Daniel Avery – These Nights Never End
Aimee Cliff: "Daniel Avery's recent debut album 'Drone Logic' is a dance record with a warm, characterful heartbeat unlike any other I've heard this year. It's capable of pinning you in a trance with its relentless techno surge, but still full of piercing moments that pull you out of the fog with the shock of a torch beam hitting your eyes. Right now, I'm obsessed with one of those moments in this track – it's when that heavily processed melody line kicks in, sounding to my ears like a battered old saxophone heard from another room, or another planet. It's one of those super special things you just can't hear only once."
DVA – Chilli Burrito
Robert Darnell: "This track’s been like an infection I can't shake off ever since Kode9 teased it in his 'Rinse:22' mix, and was just featured on the Hyperdub man’s freewheeling ‘Mad Hatter’ EP. Why does the last half feature an EDM fan getting philosophical on how dropping MDMA at a rave makes you get on with people you totally thought you hated? No idea, but it works for me."
Tessela – Hackney Parrot (Special Request VIP)
Zara Wladawsky: "So I've been on a massive breaks/jungle/UKG tip over here in Brooklyn that's been mostly fueled by the excellent Tessela and Special Request lately. This combines both of them together and makes me want to get down – simple. In the sea of lo-fi house and techno here, I yearn for a DJ who'd break out beats like this on a night out. Anyone? (hint hint.)"
Ø [Phase] – On The Edge
Zara Wladawsky: "The UK techno producer is finally coming out with his first album in 12 years and it's a beautiful exercise in tensile layering and simmering complexity. It was hard to choose a track here, but to me this is the apex of creating a fluid sense of space and atmosphere, which are some of my favourite elements of the genre. I could be just as happy dancing to this in Berghain as I am closing my eyes and blasting this in my headphones…with a cheeky fistpump going all the way."

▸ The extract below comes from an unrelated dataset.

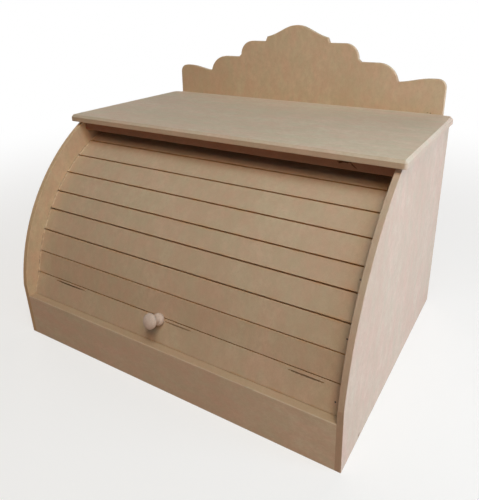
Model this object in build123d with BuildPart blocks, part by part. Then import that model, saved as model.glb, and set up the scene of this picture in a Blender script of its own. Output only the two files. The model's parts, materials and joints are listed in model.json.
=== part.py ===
"""Roll-top bread box in raw fibreboard: a casing of flat boards and a shutter of slats on canvas.

Millimetres. +Z is up, the front faces -Y and +X is to the right of someone who looks at the front.
The origin is at the middle of the floor that the box covers. Depths are measured forward from the
rear face of the back panel, and heights up from the floor.
"""

import os
from math import acos, atan2, ceil, cos, degrees, hypot, radians, sin, sqrt

from build123d import *

# Casing
outer_width = 370.0
panel_thickness = 5.5
board_thickness = 9.0
knee_height = 61.4
front_lean = 2.4
front_board_height = 47.7
rail_height = 10.7
panel_arris = 0.5
board_arris = 1.0

# Track that the slats run in
shutter_radius = 189.7
track_centre_depth = 92.0
track_centre_height = 32.2
track_depth = 3.0
track_clearance = 0.3
track_end_wall = 1.5
head_room = 2.2

# Curved front edge of the side panels, as an arc outside the track's own
front_margin = 24.8
front_centre_back = 10.2
front_centre_up = 5.1

# Shutter
slat_pitch = 24.0
narrow_slat_pitch = 21.05
narrow_slat = 4
knob_slat_width = 24.65
slat_thickness = 3.0
slat_gap = 1.3
second_gap = 1.0
lowest_gap = 0.7
slat_end_gap = 0.5
knob_slat_side_gap = 0.6
slat_arris = 0.35
landing_forward = 1.3
landing_clearance = 0.15
canvas_thickness = 0.6
canvas_side_margin = 4.0
canvas_end_margin = 2.0

# Stray saw kerfs across the knob slat: from one x to another, and how far below its top edge
saw_marks = [(-149.0, -106.0, 2.4), (2.0, 32.0, 2.7), (131.0, 162.0, 3.4)]
saw_mark_width = 0.8
saw_mark_depth = 0.9

# Top board
top_thickness = 7.5
top_side_overhang = 5.0
top_front_overhang = 11.2
top_rear_corner = 8.0
top_front_corner = 3.0
top_bevel = 2.4
top_lower_arris = 0.6

# Crest of the back panel: runs from its middle outwards, and heights above the top board
crest_peak_run = 40.2
crest_peak_height = 91.6
crest_peak_foot = 77.8
crest_step_run = 2.5
crest_shoulder_run = 19.0
crest_shoulder_height = 72.0
crest_shoulder_radius = 17.0
crest_notch_run = 3.5
crest_wave_run = 20.0
crest_wave_height = 51.8
crest_wave_radius = 24.0
crest_wave_turn = 76.0
crest_dip_run = 1.2
crest_dip_height = 32.1
crest_ear_height = 37.6
crest_ear_flat = 4.5
crest_ear_radius = 9.5
crest_end_inset = 1.8
crest_arris = 0.6

# Turned knob and its screw
knob_offset = -4.0
knob_drop = 1.9
knob_length = 19.5
knob_foot_radius = 6.0
knob_foot_height = 2.8
knob_foot_hollow = 0.5
knob_foot_seat = 5.1
knob_foot_length = 5.6
knob_waist_radius = 3.6
knob_waist_height = 8.2
knob_neck_radius = 4.2
knob_head_radius = 7.5
knob_head_height = 15.2
screw_radius = 1.2
screw_bite = 10.4
screw_head_radius = 2.6
screw_head_height = 1.8
screw_slot_width = 0.8
screw_slot_depth = 0.9
screw_clearance = 0.03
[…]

Laurel Halo – Chance Of Rain
Zara Wladawsky: "Laurel's done gone and made another brilliant album that's about to see release this month. Whilst some of the tracks are more structured, Chance Of Rain is born out of live improv sessions and takes me back to some of the times I've seen her perform this year. It's at once dizzying, arresting, and intensely soothing. It leaves me feeling rather exhilarated so it seemed like a good mix closer."